At the meeting, the prime minister also requested the State Bank to ensure a reasonable growth rate (16%). In addition, the agency needs to direct banks to lower lending rates. They are tasked with maintaining stability in the money and foreign exchange markets and submitting Decree 24 amendments regarding gold market management this month.
Beyond the banking sector, to achieve the growth target, the prime minister also requested ministries, branches, and localities to mobilize total social investment, aiming for an 11-12% increase compared to 2024. Agencies must ensure 100% disbursement of public investment capital and build 100,000 social housing units by 31/12.
On 2/7, the Vietnamese and American negotiating delegations agreed on a joint statement on the framework for a reciprocal trade agreement.

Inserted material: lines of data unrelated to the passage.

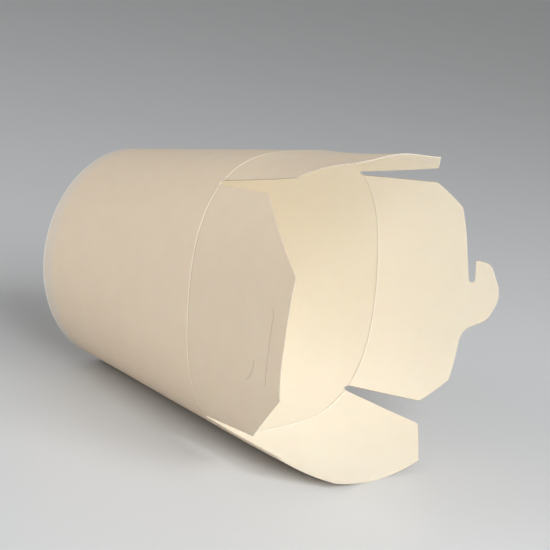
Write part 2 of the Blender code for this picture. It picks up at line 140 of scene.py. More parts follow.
class Wire:
    """A shader socket that can stand in Python arithmetic."""

    def __init__(self, bench: "NodeBench", socket: bpy.types.NodeSocket | None) -> None:
        """Wrap an output socket of a node on the given bench."""
        self.bench = bench
        self.socket = socket

    def math(self, operation: str, *values: "Wire | float") -> "Wire":
        """Add one Math node.

        Args:
            operation: Name of the Math node's operation.
            values: What its sockets take, in order.

        Returns:
            The node's result.
        """
        inputs = dict(enumerate(values))
        return self.bench.node("ShaderNodeMath", {"operation": operation}, inputs)

    def __add__(self, other: "Wire | float") -> "Wire":
        """This value plus another."""
        return self.math("ADD", self, other)

    def __radd__(self, other: float) -> "Wire":
        """A number plus this value."""
        return self.math("ADD", other, self)

    def __sub__(self, other: "Wire | float") -> "Wire":
        """This value less another."""
        return self.math("SUBTRACT", self, other)

    def __rsub__(self, other: float) -> "Wire":
        """A number less this value."""
        return self.math("SUBTRACT", other, self)

    def __mul__(self, other: "Wire | float") -> "Wire":
        """This value times another."""
        return self.math("MULTIPLY", self, other)

    def __rmul__(self, other: float) -> "Wire":
        """A number times this value."""
        return self.math("MULTIPLY", other, self)

    def __abs__(self) -> "Wire":
        """This value without its sign."""
        return self.math("ABSOLUTE", self)

    def eased(self, low: float, high: float) -> "Wire":
        """Ease from 0 where this value is low to 1 where it is high."""
        inputs = {"Value": self, "From Min": low, "From Max": high}
        return self.bench.node("ShaderNodeMapRange", {"interpolation_type": "SMOOTHSTEP"}, inputs)

    def band(self, centre: float, half_width: float) -> "Wire":
        """1 at the centre value, easing to 0 at half_width to both sides."""
        return 1.0 - abs(self - centre).eased(0.0, half_width)

    def below(self, level: float, fade: float) -> "Wire":
        """1 below the level, easing to 0 above it."""
        return 1.0 - self.eased(level - fade, level + fade)

    def swing(self, amount: float) -> "Wire":
        """Noise about 0.5 as a swing about zero."""
        return (self - 0.5) * amount


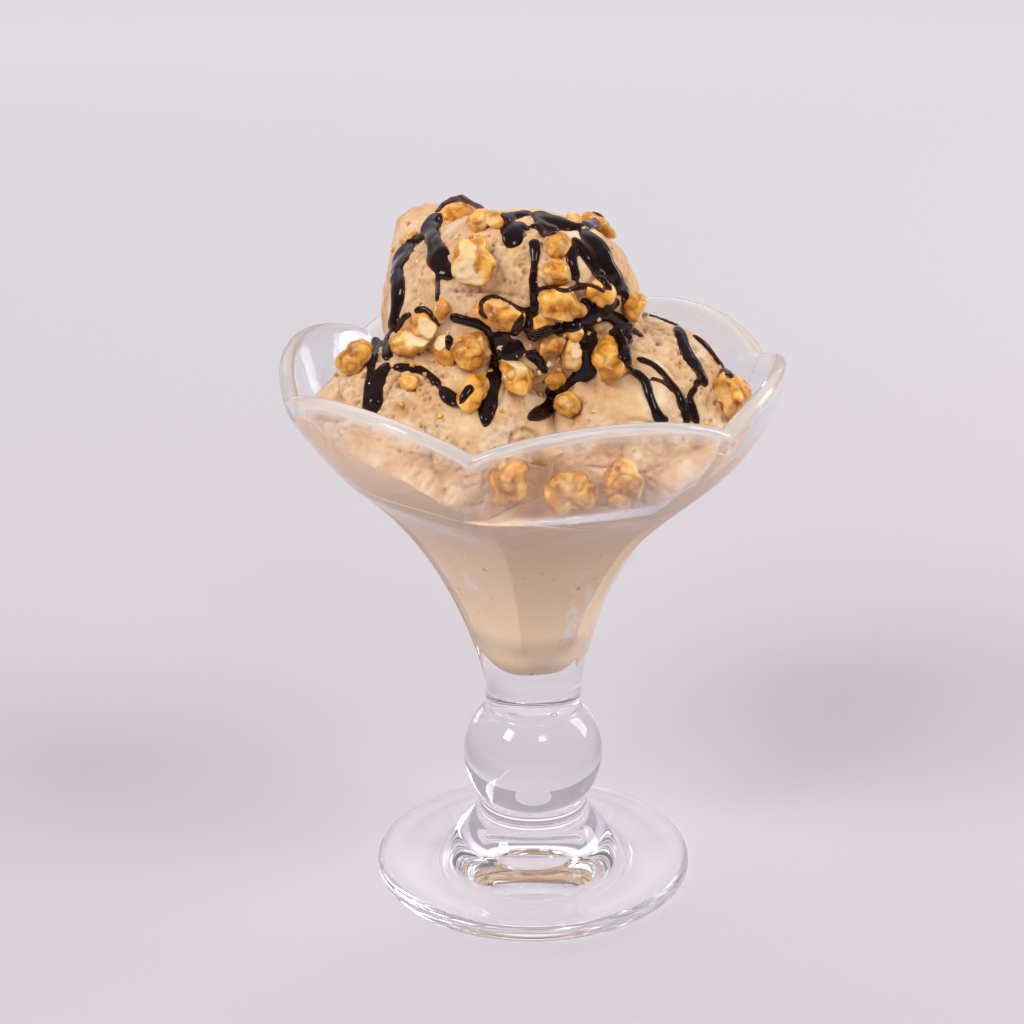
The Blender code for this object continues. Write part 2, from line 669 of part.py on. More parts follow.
def boolean(item, operation, others):
    """Apply one Boolean with a collection of closed shapes, and remove those shapes."""
    group = bpy.data.collections.new("operands")
    bpy.context.scene.collection.children.link(group)
    for other in others:
        for owner in list(other.users_collection):
            owner.objects.unlink(other)
        group.objects.link(other)
    modifier = item.modifiers.new("join", "BOOLEAN")
    modifier.operation = operation
    modifier.operand_type = "COLLECTION"
    modifier.collection = group
    modifier.solver = "EXACT"
    bpy.context.view_layer.update()
    graph = bpy.context.evaluated_depsgraph_get()
    result = bpy.data.meshes.new_from_object(item.evaluated_get(graph))
    item.modifiers.clear()
    item.data = result
    for other in others:
        bpy.data.objects.remove(other, do_unlink=True)
    bpy.data.collections.remove(group)


def keep_largest(item):
    """Triangulate, merge needless points and drop all but the largest closed piece."""
    shape = bmesh.new()
    shape.from_mesh(item.data)
    bmesh.ops.remove_doubles(shape, verts=shape.verts, dist=WELD)
    bmesh.ops.dissolve_degenerate(shape, dist=WELD, edges=shape.edges)
    bmesh.ops.triangulate(shape, faces=shape.faces)
    left = set(shape.verts)
    pieces = []
    while left:
        queue = [left.pop()]
        piece = set(queue)
        while queue:
            for edge in queue.pop().link_edges:
                for vertex in edge.verts:
                    if vertex in left:
                        left.remove(vertex)
                        piece.add(vertex)
                        queue.append(vertex)
        pieces.append(piece)
    pieces.sort(key=len)
    for piece in pieces[:-1]:
        bmesh.ops.delete(shape, geom=list(piece), context="VERTS")
    shape.to_mesh(item.data)
    shape.free()
    item.data.shade_smooth()
    item.data.set_sharp_from_angle(angle=SHARP_ANGLE)


def make_scoops(ice_cream, sauce):
    """The scoops with their thick runs of sauce, each one gap clear of the others."""
    for order, scoop in enumerate(SCOOPS):
        item = make_lump(scoop, 0.0, scoop.name, ice_cream)
        boolean(item, "INTERSECT", [make_bowl_room(ice_cream)])
        earlier = [make_lump(other, GAP, "neighbour", ice_cream) for other in SCOOPS[:order]]
        boolean(item, "DIFFERENCE", earlier + [make_filling_space(ice_cream)])
        keep_largest(item)
        runs = [
            make_strand("run_of_sauce", strand, 0.0, sauce)
            for strand in STRANDS if strand.scoop == scoop.name
        ]
        for run in runs:
            others = [
                make_lump(other, GAP, "neighbour", ice_cream)
                for other in SCOOPS if other.name != scoop.name
            ]
            boolean(run, "DIFFERENCE", others)
            boolean(run, "INTERSECT", [make_bowl_room(ice_cream)])
            keep_largest(run)
        boolean(item, "UNION", runs)
        keep_largest(item)


def make_walnuts(material):
    """Walnut pieces, each hollowed where it beds on the ice cream, the sauce and its neighbours."""
    layout = walnut_layout()
    paths = [strand_path(strand)[0] for strand in STRANDS]
    for number, (name, centre, along, out, size, seed) in enumerate(layout):
        item = place_walnut(name, centre, along, out, size, seed, 0.0, material)
        cutters = []
        for scoop in SCOOPS:
            offset = np.linalg.norm(centre - np.asarray(scoop.centre))
            if offset < 1.25 * max(scoop.half_size) + size[0]:
                cutters.append(make_lump(scoop, GAP, "bed", material))
        for other in layout[:number]:
            if np.linalg.norm(centre - other[1]) < 0.75 * (size[0] + other[4][0]):
                cutters.append(place_walnut("neighbour", *other[1:], GAP, material))
        for strand, path in zip(STRANDS, paths):
            if np.linalg.norm(path - centre, axis=1).min() < size[0] + strand.width:
                cutters.append(make_strand("bed", strand, GAP, material))
        boolean(item, "DIFFERENCE", cutters)
        boolean(item, "INTERSECT", [make_bowl_room(material)])
        keep_largest(item)


def main():
    """Build every piece of the sundae."""
    clear_scene()
    glass = make_material("clear_soda_glass", (0.93, 0.95, 0.95), 0.03, 1.0, 1.52)
    ice_cream = make_material("coffee_ice_cream", (0.62, 0.39, 0.22), 0.55)
    sauce = make_material("chocolate_sauce", (0.03, 0.012, 0.01), 0.15)
    walnut = make_material("walnut_kernel", (0.56, 0.30, 0.09), 0.45)
    make_glass(glass)
    make_filling(ice_cream)
    make_scoops(ice_cream, sauce)
    make_walnuts(walnut)


main()
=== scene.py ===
"""Looks of the ice cream sundae: pressed-glass dish, coffee ice cream, walnut pieces, chocolate sauce.

Every length is in millimetres until make_piece turns it to metres, but for the studio, which is in
metres. +Z is up and the front is -Y.
"""

import logging
import math
from dataclasses import dataclass, field
from enum import Enum
from functools import cached_property
from typing import Any

import bpy
import numpy as np
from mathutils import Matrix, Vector
from mathutils.bvhtree import BVHTree


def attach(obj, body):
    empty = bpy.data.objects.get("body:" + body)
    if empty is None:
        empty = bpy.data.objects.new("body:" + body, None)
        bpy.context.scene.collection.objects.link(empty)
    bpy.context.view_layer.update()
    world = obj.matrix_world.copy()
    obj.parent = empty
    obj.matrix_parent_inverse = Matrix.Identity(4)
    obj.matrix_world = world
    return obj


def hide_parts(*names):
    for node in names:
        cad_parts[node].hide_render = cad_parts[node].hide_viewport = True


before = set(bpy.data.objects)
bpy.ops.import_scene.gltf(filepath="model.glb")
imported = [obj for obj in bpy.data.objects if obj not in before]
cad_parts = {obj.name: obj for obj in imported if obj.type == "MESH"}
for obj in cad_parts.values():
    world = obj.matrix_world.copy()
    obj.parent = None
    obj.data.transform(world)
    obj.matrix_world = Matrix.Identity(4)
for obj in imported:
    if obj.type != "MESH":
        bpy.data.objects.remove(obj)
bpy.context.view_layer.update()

Triple = tuple[float, float, float]
Profile = tuple[tuple[float, float], ...]

MM = 0.001
LOG = logging.getLogger("sundae")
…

General Secretary To Lam had a phone call with US President Donald Trump, affirming the Comprehensive Strategic Partnership between the two countries and discussing ways to enhance cooperation in various fields, especially high technology.
The government leader requested ministries and branches to proactively and flexibly adapt to the US's reciprocal tax policy. At the same time, according to the prime minister, Vietnam should consider this an opportunity to restructure, build an independent and self-reliant economy, transform the growth model, diversify markets, and supply chains.